Mais la question du vote des étrangers n'est pas seulement une question de justice. D'autant qu'il y a, si l'on peut dire, étrangers et étrangers. Les résidents de la Communauté européenne, en raison sans doute d'une essence supérieure qui leur aurait été accordée par le traité de Maastricht, peuvent voter dans tous les autres États membres. En quoi sont-ils si différents des travailleurs qui viennent d'autres régions de la planète, et en particulier du Maghreb, dont ont vante pourtant, quand on a besoin, les liens qui les unissent à la France. Après leur avoir imposé sa présence pendant plus d'un siècle, et à quel prix, la France ne les reconnaît plus, la droite s'en sert comme repoussoir et comme diviseur de la nation. C'est indigne, mais, plus fondamentalement encore, ce qui est en jeu, c'est la question de la citoyenneté, c'est-à-dire de la participation pleine et entière des hommes et des femmes qui sont la France d'aujourd'hui à l'élaboration collective des politiques qui les concernent au plus près. Alors que l'on nous abreuve jusqu'à plus soif de discours sur l'identité, la véritable identité nationale, c'est la citoyenneté dans la République. La droite ressasse le thème des devoirs assortis aux droits. Mais il faut renverser la question. Comment ceux qui n'ont pas de droits peuvent-ils avoir des devoirs ? Sans compter que les devoirs, en l'occurrence, ils les remplissent. L'État accepte leurs impôts mais pas leur bulletin de vote.

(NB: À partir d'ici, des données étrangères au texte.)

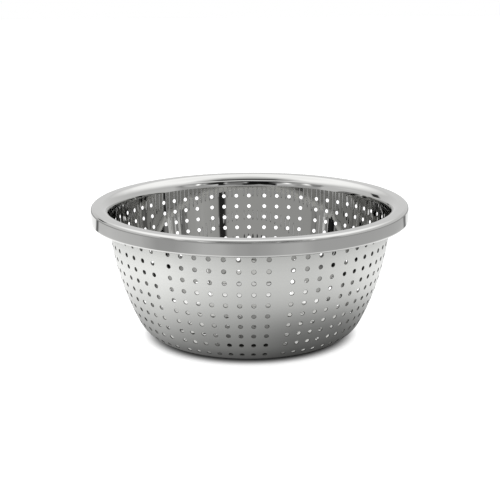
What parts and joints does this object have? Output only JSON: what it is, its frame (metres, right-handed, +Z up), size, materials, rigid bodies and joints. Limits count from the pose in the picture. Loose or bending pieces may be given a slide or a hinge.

En réalité, ce n'est pas seulement par calcul politicien que la droite agit. En maintenant des centaines de milliers de résidents en France en état de sous-citoyenneté, c'est toute la citoyenneté qu'elle tire vers le bas, que ce soit en termes de pression sur le droit au logement, les salaires, les droits de l'homme eux-mêmes. Comment des « Français de France » se plaindraient-ils de leur sort quand ils sont tellement mieux lotis que d'autres ? Tellement mieux lotis qu'ils ont droit, comme tous les ressortissants de la Communauté européenne, à la démocratie, pour une communauté de destin. Sauf que l'Europe d'aujourd'hui entend vider la démocratie de son sens. C'est dire que le combat pour la citoyenneté de tous est l'affaire de tous.